> _WRITTEN PROBLEM_:
Would you return the complete listing below word for word?

— begin GIVEN INFORMATION —

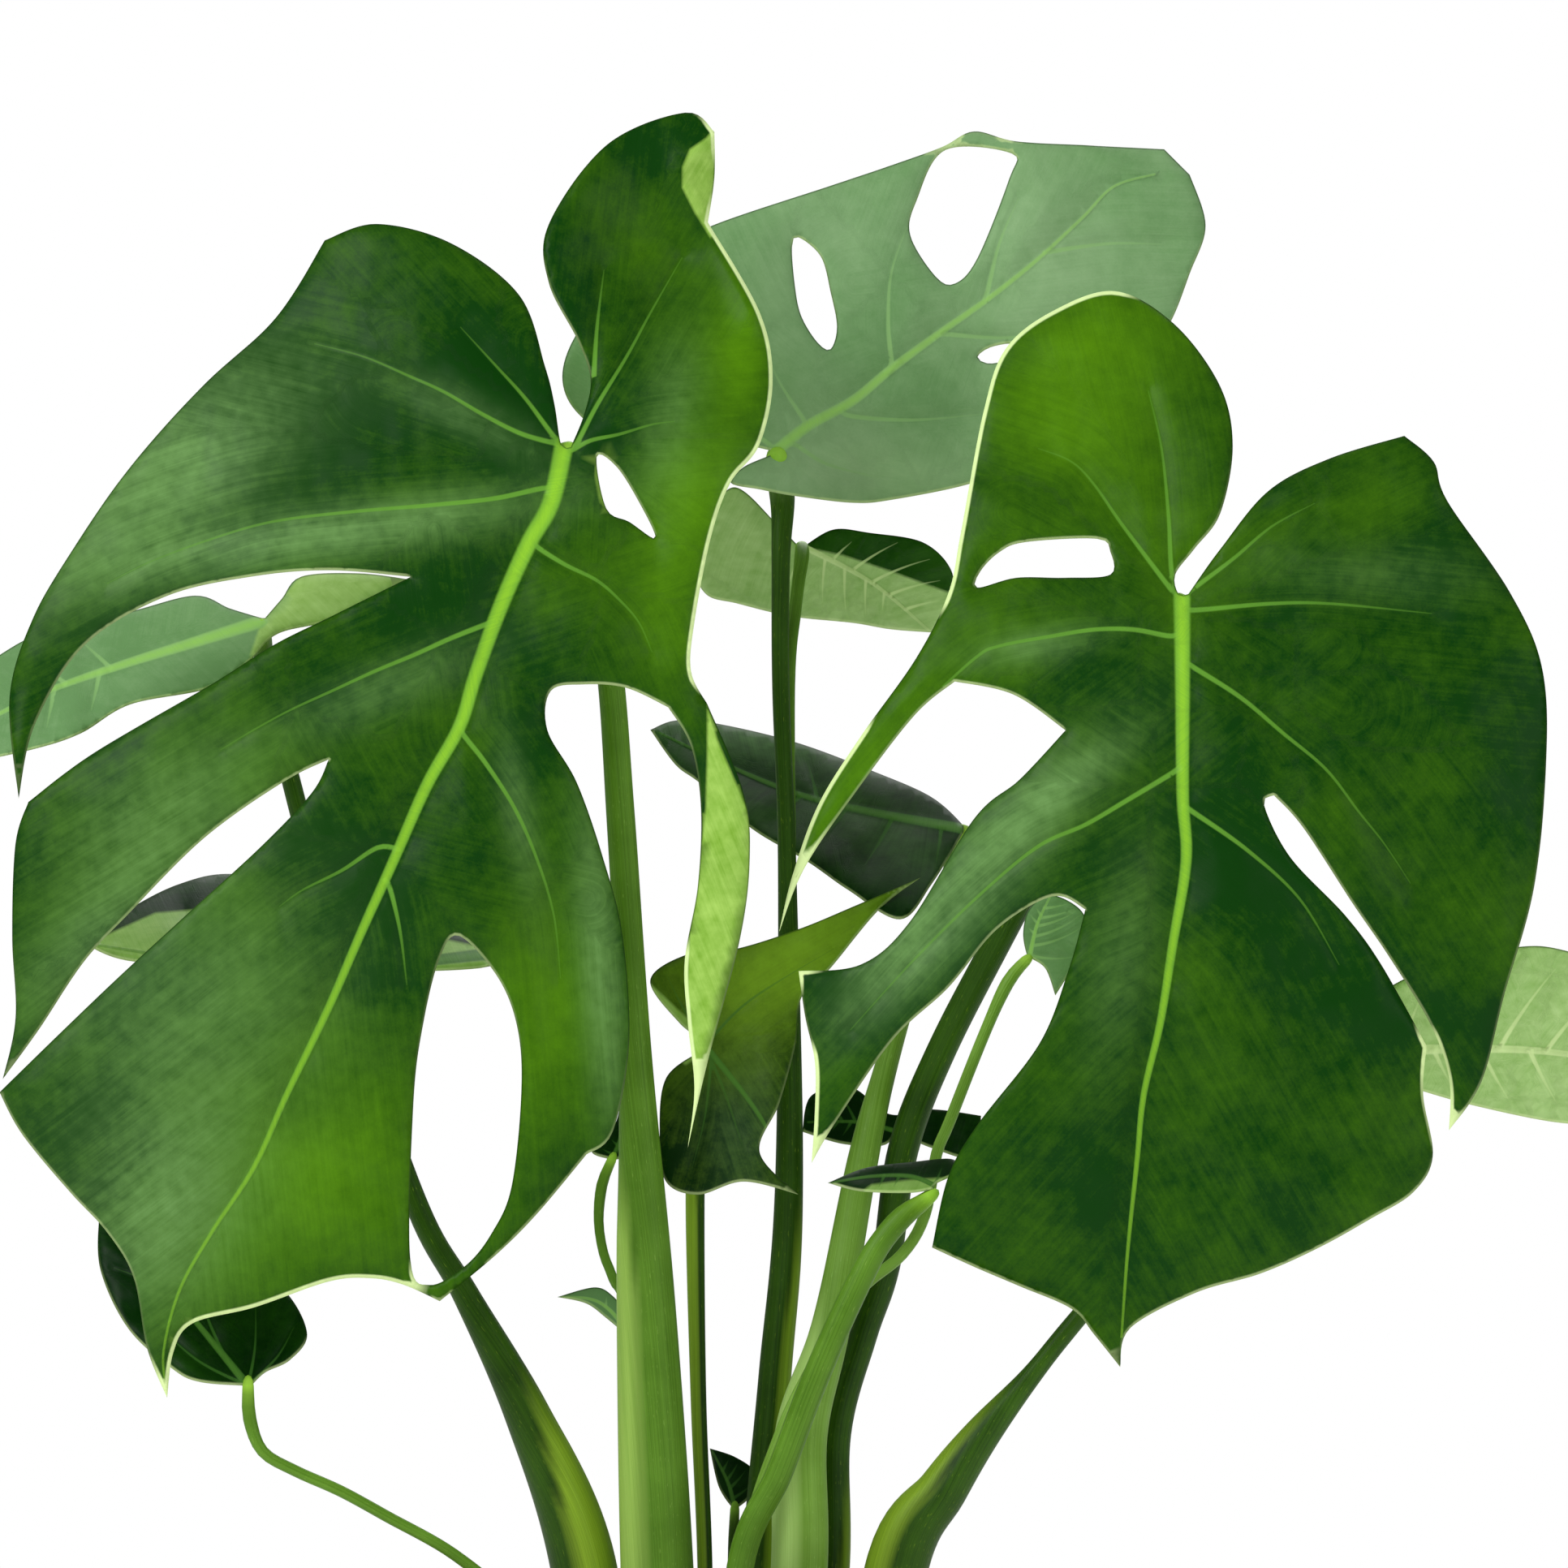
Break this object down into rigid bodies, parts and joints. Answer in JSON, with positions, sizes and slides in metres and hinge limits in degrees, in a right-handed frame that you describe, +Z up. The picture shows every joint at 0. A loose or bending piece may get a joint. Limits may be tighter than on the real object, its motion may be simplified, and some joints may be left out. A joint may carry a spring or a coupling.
{
  "type": "monstera in a basket",
  "caption": "Potted monstera with split and holed leaves on tall stalks, standing in a round woven basket that rests on its flat underside.",
  "frame": {"origin": "centre of the basket's underside", "axes": "+Z up, -Y towards the front, where the two largest leaves face, +X to the right seen from the front"},
  "size_m": [0.5765, 0.247, 0.7113],
  "materials": {
    "wicker": "matte",
    "pot_plastic": "matte",
    "soil": "matte",
    "glossy_leaf": "gloss",
    "satin_leaf": "satin",
    "dark_leaf": "gloss",
    "pale_leaf": "satin",
    "stalk_green": "satin",
    "dark_stalk": "satin"
  },
  "bodies": {
    "root": {"basket": "wicker", "nursery_pot": "pot_plastic", "potting_soil": "soil", "front_left_leaf_blade": "glossy_leaf", "front_left_leaf_stalk": "stalk_green", "front_right_leaf_blade": "glossy_leaf", "front_right_leaf_stalk": "dark_stalk", "back_tall_leaf_blade": "satin_leaf", "back_tall_leaf_stalk": "dark_stalk", "back_hanging_leaf_blade": "pale_leaf", "back_hanging_leaf_stalk": "stalk_green", "inner_dark_leaf_blade": "dark_leaf", "inner_dark_leaf_stalk": "stalk_green", "centre_low_leaf_blade": "dark_leaf", "centre_low_leaf_stalk": "dark_stalk", "far_left_leaf_blade": "satin_leaf", "far_left_leaf_stalk": "dark_stalk", "left_edge_on_leaf_blade": "dark_leaf", "left_edge_on_leaf_stalk": "stalk_green", "far_right_leaf_blade": "pale_leaf", "far_right_leaf_stalk": "stalk_green", "low_round_leaf_blade": "dark_leaf", "low_round_leaf_stalk": "stalk_green", "right_small_leaf_blade": "satin_leaf", "right_small_leaf_stalk": "stalk_green", "lance_leaf_blade": "dark_leaf", "lance_leaf_stalk": "stalk_green", "left_sprout_leaf_blade": "satin_leaf", "left_sprout_leaf_stalk": "stalk_green", "centre_sprout_leaf_blade": "dark_leaf", "centre_sprout_leaf_stalk": "dark_stalk", "middle_sprout_leaf_blade": "dark_leaf", "middle_sprout_leaf_stalk": "stalk_green", "inner_small_leaf_blade": "dark_leaf", "inner_small_leaf_stalk": "dark_stalk"}
  },
  "joints": []
}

— end GIVEN INFORMATION —

> _SOLUTION FOR THIS TASK_:
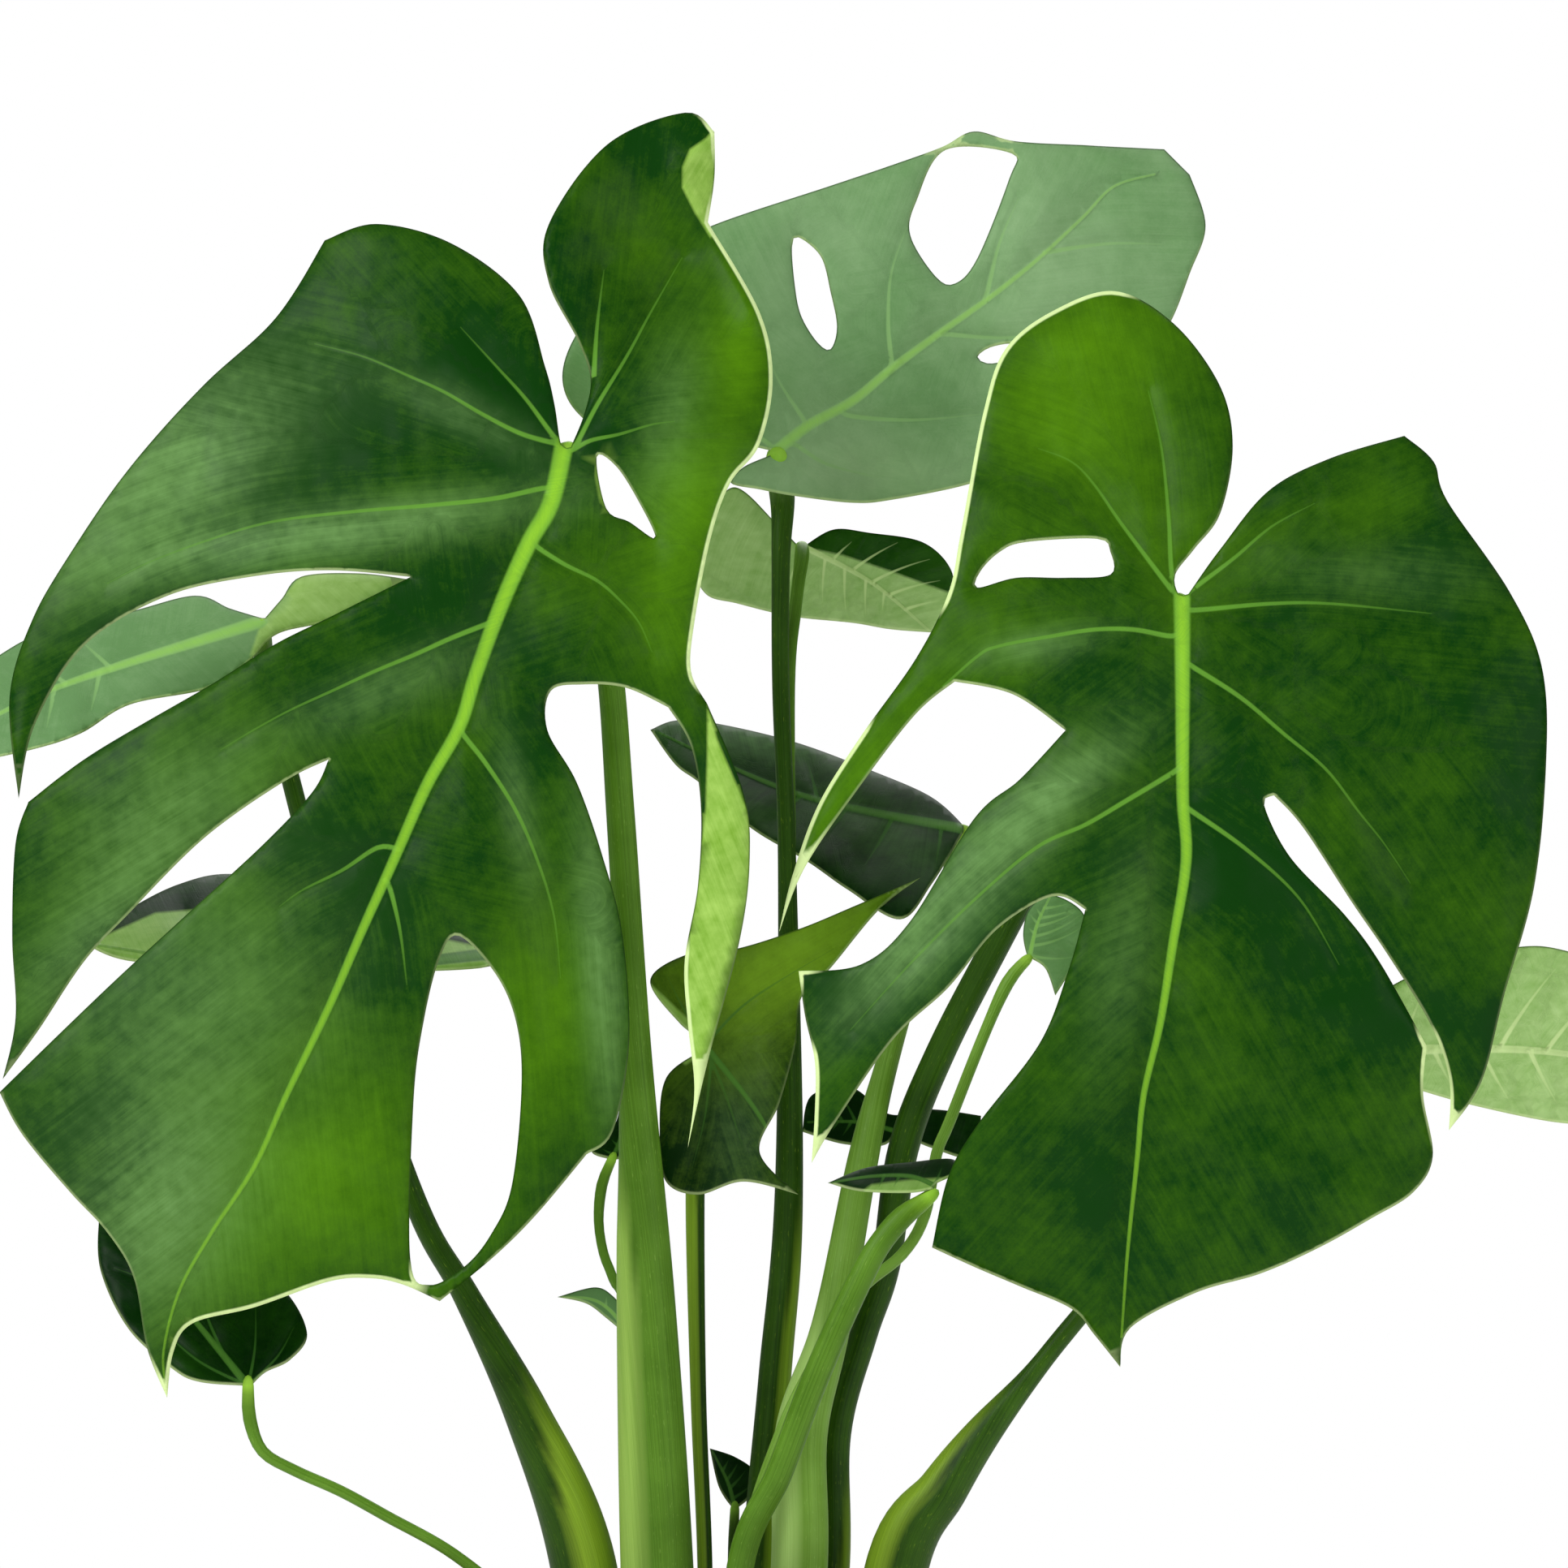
Break this object down into rigid bodies, parts and joints. Answer in JSON, with positions, sizes and slides in metres and hinge limits in degrees, in a right-handed frame that you describe, +Z up. The picture shows every joint at 0. A loose or bending piece may get a joint. Limits may be tighter than on the real object, its motion may be simplified, and some joints may be left out. A joint may carry a spring or a coupling.
{
  "type": "monstera in a basket",
  "caption": "Potted monstera with split and holed leaves on tall stalks, standing in a round woven basket that rests on its flat underside.",
  "frame": {"origin": "centre of the basket's underside", "axes": "+Z up, -Y towards the front, where the two largest leaves face, +X to the right seen from the front"},
  "size_m": [0.5765, 0.247, 0.7113],
  "materials": {
    "wicker": "matte",
    "pot_plastic": "matte",
    "soil": "matte",
    "glossy_leaf": "gloss",
    "satin_leaf": "satin",
    "dark_leaf": "gloss",
    "pale_leaf": "satin",
    "stalk_green": "satin",
    "dark_stalk": "satin"
  },
  "bodies": {
    "root": {"basket": "wicker", "nursery_pot": "pot_plastic", "potting_soil": "soil", "front_left_leaf_blade": "glossy_leaf", "front_left_leaf_stalk": "stalk_green", "front_right_leaf_blade": "glossy_leaf", "front_right_leaf_stalk": "dark_stalk", "back_tall_leaf_blade": "satin_leaf", "back_tall_leaf_stalk": "dark_stalk", "back_hanging_leaf_blade": "pale_leaf", "back_hanging_leaf_stalk": "stalk_green", "inner_dark_leaf_blade": "dark_leaf", "inner_dark_leaf_stalk": "stalk_green", "centre_low_leaf_blade": "dark_leaf", "centre_low_leaf_stalk": "dark_stalk", "far_left_leaf_blade": "satin_leaf", "far_left_leaf_stalk": "dark_stalk", "left_edge_on_leaf_blade": "dark_leaf", "left_edge_on_leaf_stalk": "stalk_green", "far_right_leaf_blade": "pale_leaf", "far_right_leaf_stalk": "stalk_green", "low_round_leaf_blade": "dark_leaf", "low_round_leaf_stalk": "stalk_green", "right_small_leaf_blade": "satin_leaf", "right_small_leaf_stalk": "stalk_green", "lance_leaf_blade": "dark_leaf", "lance_leaf_stalk": "stalk_green", "left_sprout_leaf_blade": "satin_leaf", "left_sprout_leaf_stalk": "stalk_green", "centre_sprout_leaf_blade": "dark_leaf", "centre_sprout_leaf_stalk": "dark_stalk", "middle_sprout_leaf_blade": "dark_leaf", "middle_sprout_leaf_stalk": "stalk_green", "inner_small_leaf_blade": "dark_leaf", "inner_small_leaf_stalk": "dark_stalk"}
  },
  "joints": []
}